For one thing, everybody, including the government, especially the government, knows the answers to the questions the government was asking the Sheikh Ahmed Lemu panel to answer. What the government was looking for then, was a different answer from the one everybody knows in the deep recesses of their minds. In other words the government was looking for an alternative to the truth.

This truth, which the government has been running away from, is this: The decision of Dr. Goodluck Ebele Jonathan to contest the presidency in contravention of the power rotation agreement within his party, the Peoples Democratic Party (PDP), is the remote cause of disenchantment in the north; the immediate cause of the post election violence in the region is the massive rigging of votes that followed the presidential (and in the case of Kaduna State the gubernatorial) elections. Even before the election, several influential national figures had warned of the inherent dangers of the Jonathan candidacy.

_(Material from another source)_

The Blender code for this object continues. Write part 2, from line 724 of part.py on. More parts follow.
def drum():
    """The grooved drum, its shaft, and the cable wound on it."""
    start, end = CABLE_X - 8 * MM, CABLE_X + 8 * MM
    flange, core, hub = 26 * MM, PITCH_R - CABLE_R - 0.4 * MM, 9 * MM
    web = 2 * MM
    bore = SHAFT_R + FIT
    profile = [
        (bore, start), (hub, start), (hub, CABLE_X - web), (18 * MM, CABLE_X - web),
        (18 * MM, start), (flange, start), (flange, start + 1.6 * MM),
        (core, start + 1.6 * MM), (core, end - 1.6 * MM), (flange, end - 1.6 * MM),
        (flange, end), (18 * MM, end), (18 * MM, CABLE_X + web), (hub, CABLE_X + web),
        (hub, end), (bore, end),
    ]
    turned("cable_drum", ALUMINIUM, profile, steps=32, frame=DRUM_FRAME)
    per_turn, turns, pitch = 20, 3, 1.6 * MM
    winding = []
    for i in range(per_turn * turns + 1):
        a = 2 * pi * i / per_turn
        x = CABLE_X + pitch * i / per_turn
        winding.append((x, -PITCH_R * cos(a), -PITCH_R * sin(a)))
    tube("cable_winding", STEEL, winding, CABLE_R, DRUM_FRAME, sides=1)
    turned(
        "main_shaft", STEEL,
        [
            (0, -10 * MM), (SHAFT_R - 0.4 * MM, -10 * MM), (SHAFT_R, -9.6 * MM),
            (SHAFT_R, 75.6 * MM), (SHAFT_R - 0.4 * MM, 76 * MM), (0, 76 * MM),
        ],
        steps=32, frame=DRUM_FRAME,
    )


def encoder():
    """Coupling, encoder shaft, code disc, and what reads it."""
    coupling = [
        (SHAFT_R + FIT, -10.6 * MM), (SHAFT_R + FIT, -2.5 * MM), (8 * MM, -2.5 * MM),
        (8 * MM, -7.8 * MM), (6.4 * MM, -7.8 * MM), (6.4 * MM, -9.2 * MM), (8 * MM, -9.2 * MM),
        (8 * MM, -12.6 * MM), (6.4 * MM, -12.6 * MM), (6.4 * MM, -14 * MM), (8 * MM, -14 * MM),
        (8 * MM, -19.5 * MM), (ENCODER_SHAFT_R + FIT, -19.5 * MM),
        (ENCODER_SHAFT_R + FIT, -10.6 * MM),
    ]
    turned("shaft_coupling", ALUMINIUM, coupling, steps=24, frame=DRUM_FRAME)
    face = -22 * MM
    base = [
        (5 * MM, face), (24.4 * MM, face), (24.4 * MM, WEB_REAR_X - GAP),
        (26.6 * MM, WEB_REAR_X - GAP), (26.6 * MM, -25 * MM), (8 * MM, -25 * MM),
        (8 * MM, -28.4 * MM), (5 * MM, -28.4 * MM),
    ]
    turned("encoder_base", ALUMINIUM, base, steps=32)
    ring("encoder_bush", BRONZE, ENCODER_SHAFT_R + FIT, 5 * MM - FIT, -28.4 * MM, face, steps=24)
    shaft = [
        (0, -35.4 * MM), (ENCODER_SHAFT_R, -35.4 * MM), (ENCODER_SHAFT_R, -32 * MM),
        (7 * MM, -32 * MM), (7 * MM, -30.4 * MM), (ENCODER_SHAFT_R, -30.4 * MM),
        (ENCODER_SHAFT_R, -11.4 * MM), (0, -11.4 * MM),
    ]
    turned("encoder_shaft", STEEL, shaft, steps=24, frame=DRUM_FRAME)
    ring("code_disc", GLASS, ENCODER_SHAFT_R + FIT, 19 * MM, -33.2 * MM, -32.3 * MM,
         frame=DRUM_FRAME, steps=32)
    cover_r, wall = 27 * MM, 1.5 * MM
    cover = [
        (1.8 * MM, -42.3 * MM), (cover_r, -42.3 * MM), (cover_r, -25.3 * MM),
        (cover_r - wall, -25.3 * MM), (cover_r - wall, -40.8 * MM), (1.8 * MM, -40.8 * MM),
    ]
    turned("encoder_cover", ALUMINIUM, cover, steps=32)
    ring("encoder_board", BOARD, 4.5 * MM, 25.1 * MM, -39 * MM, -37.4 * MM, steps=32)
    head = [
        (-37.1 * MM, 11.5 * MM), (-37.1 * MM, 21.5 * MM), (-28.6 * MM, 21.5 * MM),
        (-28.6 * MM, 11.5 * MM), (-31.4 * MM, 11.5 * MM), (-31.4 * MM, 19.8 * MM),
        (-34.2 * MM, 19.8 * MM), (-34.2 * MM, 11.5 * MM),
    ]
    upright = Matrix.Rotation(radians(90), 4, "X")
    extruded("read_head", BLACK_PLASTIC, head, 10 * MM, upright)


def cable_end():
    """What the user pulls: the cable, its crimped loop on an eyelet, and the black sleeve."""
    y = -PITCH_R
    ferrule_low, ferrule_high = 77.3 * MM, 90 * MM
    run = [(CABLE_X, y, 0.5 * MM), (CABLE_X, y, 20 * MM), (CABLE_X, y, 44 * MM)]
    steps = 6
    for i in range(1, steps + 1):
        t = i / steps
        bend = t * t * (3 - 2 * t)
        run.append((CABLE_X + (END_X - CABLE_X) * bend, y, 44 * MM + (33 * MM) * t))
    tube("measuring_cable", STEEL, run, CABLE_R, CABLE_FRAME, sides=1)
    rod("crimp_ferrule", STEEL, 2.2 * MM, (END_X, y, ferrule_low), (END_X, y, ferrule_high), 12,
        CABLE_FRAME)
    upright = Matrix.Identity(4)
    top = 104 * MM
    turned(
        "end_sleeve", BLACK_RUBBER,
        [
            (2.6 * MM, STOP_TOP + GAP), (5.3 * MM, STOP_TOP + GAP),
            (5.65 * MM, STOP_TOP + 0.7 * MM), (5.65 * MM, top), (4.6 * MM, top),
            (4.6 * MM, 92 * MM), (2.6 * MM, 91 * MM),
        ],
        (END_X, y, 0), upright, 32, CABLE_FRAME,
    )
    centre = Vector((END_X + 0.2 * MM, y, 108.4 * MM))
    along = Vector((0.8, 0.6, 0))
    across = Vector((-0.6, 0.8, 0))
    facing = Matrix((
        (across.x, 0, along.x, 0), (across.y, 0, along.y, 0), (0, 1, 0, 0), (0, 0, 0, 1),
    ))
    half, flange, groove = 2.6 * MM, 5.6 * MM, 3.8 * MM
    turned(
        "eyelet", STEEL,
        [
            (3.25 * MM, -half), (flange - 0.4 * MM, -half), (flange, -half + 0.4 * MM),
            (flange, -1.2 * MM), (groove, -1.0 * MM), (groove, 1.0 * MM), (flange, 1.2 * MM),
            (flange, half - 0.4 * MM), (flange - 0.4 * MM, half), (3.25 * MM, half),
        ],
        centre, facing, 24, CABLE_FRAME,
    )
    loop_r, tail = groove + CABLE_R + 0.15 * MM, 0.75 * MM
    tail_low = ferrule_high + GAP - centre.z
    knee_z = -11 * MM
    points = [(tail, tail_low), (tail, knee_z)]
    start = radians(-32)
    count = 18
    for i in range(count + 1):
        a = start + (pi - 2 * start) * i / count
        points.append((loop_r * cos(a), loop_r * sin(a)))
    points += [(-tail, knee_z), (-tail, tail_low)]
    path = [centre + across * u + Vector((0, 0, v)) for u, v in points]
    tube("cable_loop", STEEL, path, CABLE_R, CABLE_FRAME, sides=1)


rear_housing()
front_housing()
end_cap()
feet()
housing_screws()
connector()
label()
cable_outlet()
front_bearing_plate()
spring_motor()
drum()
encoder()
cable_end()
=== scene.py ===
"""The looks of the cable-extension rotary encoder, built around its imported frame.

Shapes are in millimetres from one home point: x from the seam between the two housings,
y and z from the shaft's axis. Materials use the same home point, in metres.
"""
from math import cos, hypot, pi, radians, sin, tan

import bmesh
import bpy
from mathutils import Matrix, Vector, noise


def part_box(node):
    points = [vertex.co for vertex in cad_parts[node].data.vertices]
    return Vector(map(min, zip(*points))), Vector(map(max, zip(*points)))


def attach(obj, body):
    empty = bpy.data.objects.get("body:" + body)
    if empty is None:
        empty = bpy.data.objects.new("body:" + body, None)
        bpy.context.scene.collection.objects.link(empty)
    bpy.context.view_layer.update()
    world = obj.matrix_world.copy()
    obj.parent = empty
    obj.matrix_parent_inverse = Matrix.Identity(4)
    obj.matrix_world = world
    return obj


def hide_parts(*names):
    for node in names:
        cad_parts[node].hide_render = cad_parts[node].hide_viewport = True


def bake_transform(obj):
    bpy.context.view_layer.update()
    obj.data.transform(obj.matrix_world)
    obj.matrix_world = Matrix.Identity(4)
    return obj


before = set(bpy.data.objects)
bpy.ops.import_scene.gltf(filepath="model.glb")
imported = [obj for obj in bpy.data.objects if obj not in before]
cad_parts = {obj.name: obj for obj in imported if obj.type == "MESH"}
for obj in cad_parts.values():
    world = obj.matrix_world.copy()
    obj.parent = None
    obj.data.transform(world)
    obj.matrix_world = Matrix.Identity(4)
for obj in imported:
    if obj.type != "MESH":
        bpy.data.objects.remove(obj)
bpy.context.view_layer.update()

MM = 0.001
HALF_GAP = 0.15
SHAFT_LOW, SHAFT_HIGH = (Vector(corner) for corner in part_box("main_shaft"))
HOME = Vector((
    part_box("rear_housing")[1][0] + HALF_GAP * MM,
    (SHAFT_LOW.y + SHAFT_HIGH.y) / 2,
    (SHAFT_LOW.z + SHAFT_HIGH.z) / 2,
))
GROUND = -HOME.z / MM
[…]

Like millions of Nigerians high and low, the Lemu committee knows this, and in fact said so in its report though not in so many words, or in such categorical terms. In its report, the Lemu panel said the people’s desire for change, economic deprivation and the negation of the zoning principle of the PDP helped to fuel the violence. The panel went on to add that other causes of the post election violence included statements by some notable politicians. Specifically the panel, as quoted by the Daily Trust edition of 11/10/11 said “Provocative utterances by many individuals…including the CPC presidential candidate (Gen. Muhammadu Buhari) to the electorate ‘to guard their votes’ appeared to have been misconstrued by many voters to include recourse to violence which they did…” In or out of context, this statement from the panel is problematic. Was it Buhari’s statement that was responsible for the violence, or the people’s interpretation of it? The panel then went on to complicate matters even more by making an attempt to exonerate Buhari, saying “However a long interactive session was held (between) the CPC presidential candidate and (a) five member delegation of the panel, led by the chairman…It was discovered that he himself was a victim of the violence…”

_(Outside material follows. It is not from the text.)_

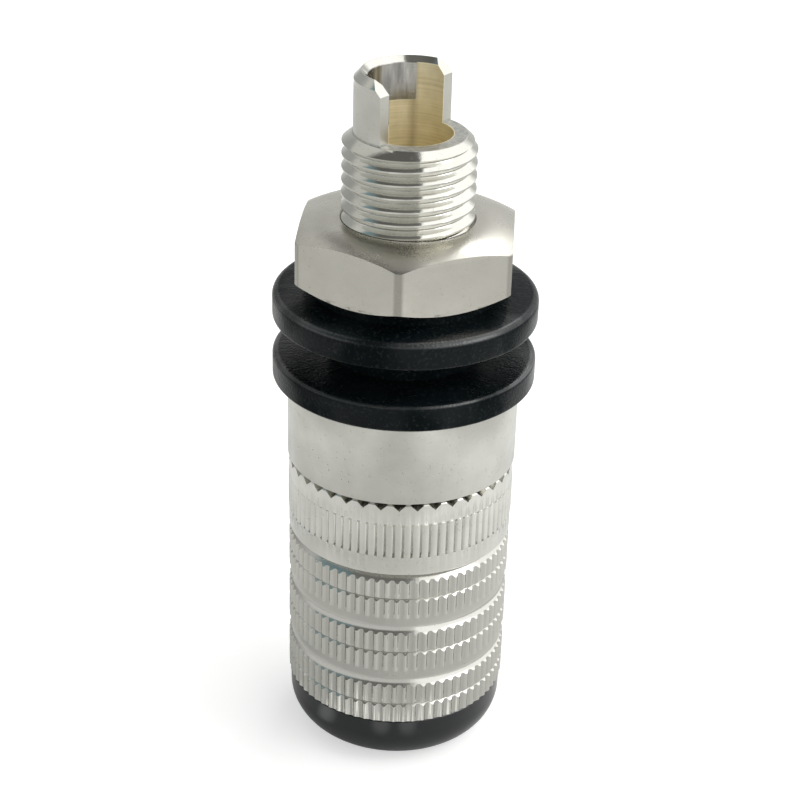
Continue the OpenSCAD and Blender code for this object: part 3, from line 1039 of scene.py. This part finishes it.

This is quite a puzzling presentation, to say the least. The panel appeared to have been torn between a desire to tell the government the hard truth, and a desire not to incur its displeasure. The next day after this ambiguous report was submitted, which was on Tuesday October 11, 2011 the media, naturally, took the angle that best served their various interests. The Daily Trust, ever so cautious, avoided controversy altogether and reported on its front page thus: “Crave for change caused post-election violence”; the Nation on the other hand reported: “Lemu Panel indicts Buhari over post-election violence”; The Sun newspaper also echoed the Nation with a front page lead: “Post election violence: Buhari Blamed”.

The next day Sheikh Lemu was left running from pillar to post trying to explain what his panel said or did not say. Interestingly the Sheikh did not say that he was misquoted by the newspaper reports; this, in itself,  validates the different interpretations that the media gave to the Lemu panel report. Neither was this controversy an improvement in the quality of the report. Scientifically, for any investigation to be useful it must leave no one in doubt as to its methodology, findings and conclusions. In this regard, the panel report fell rather short of expectations.

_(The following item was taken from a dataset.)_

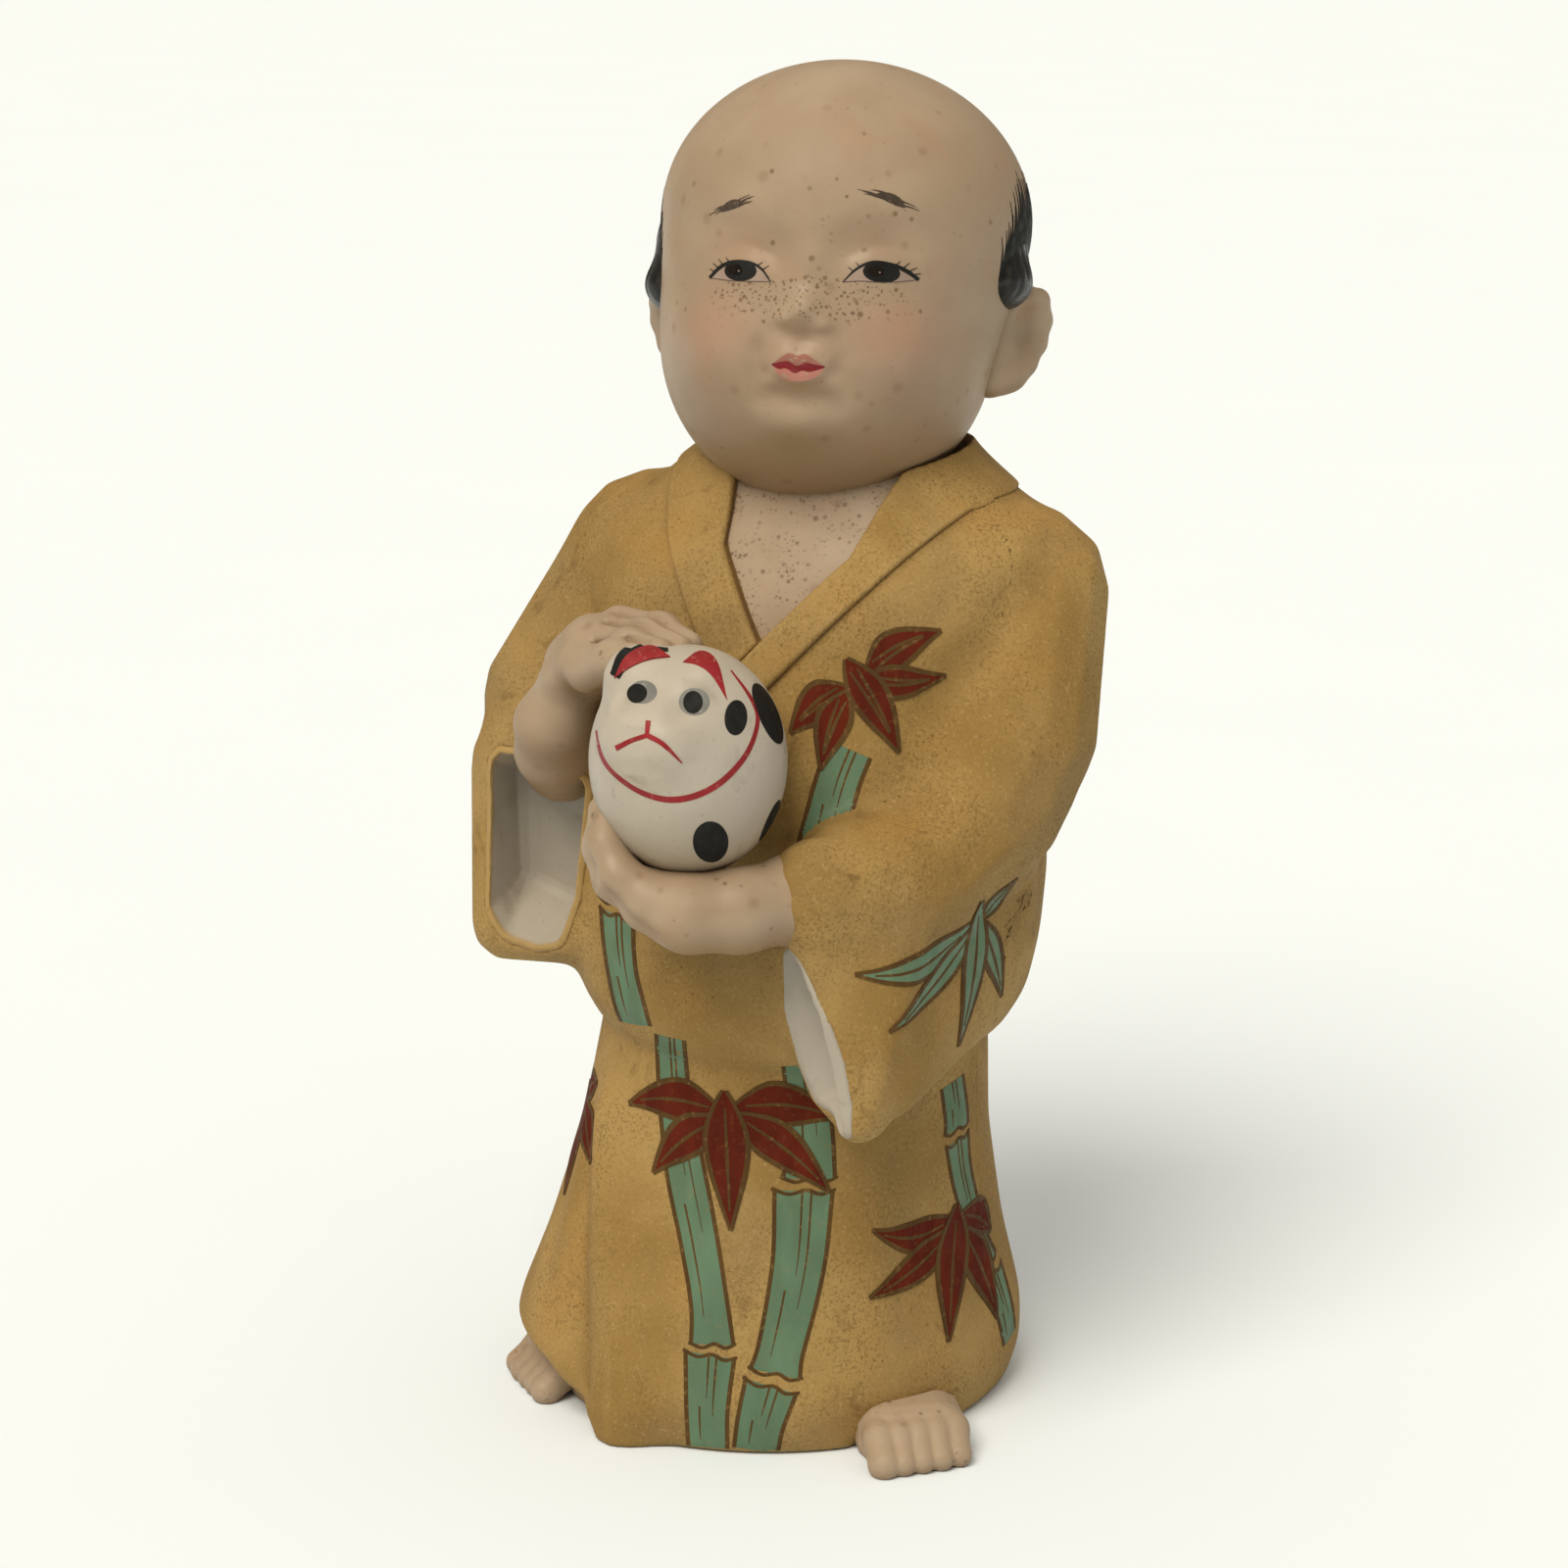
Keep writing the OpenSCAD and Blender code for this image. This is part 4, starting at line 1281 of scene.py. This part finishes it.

Although the report is yet to be made public, there is no mention yet of one of the crucial components of the mandate of the panel, which is the number of people killed in the violence. Before the election President Jonathan made a famous statement to the effect that his election was “not worth the blood of a single Nigerian”. As it turned out the election actually claimed not one but several hundred lives of Nigerians, at least two hundred of them under circumstances that were termed genocidal in southern Kaduna State. What is the panel’s finding on this all important aspect of its assignment? How many people were killed, how, by who, and where?

It is important to point out that no one is undermining the delicacy of the assignment with which the panel was tasked; but that is precisely the point: The membership of the panel was selected to solve a problem, not to compound it. Although it is rather too late in the day for any suggestions, it is nevertheless necessary for the government not to miss the subtle points that the panel made; it is the responsibility of the government to admit the truth even if it does so within its senior ranks only. Thereafter the government must make deliberate effort to begin a process of reconciliation between the aggrieved segments of the Nigerian society. Playing the ostrich may buy time, but it would not buy peace. It would in fact only make matters even worse. The government and the PDP (which is one and the same thing) know the route it took to bring us to where are, it must retrace its steps and then begin a genuine effort of making amends from where it veered off.

One last thing. For those who take pleasure in trying to make a scapegoat out of the CPC presidential candidate, they should know that his admonition to Nigerians to protect their votes was made prior to the election, not after it and cannot therefore constitute a post election violence matter; after the election Buhari kept his peace, and is still keeping it.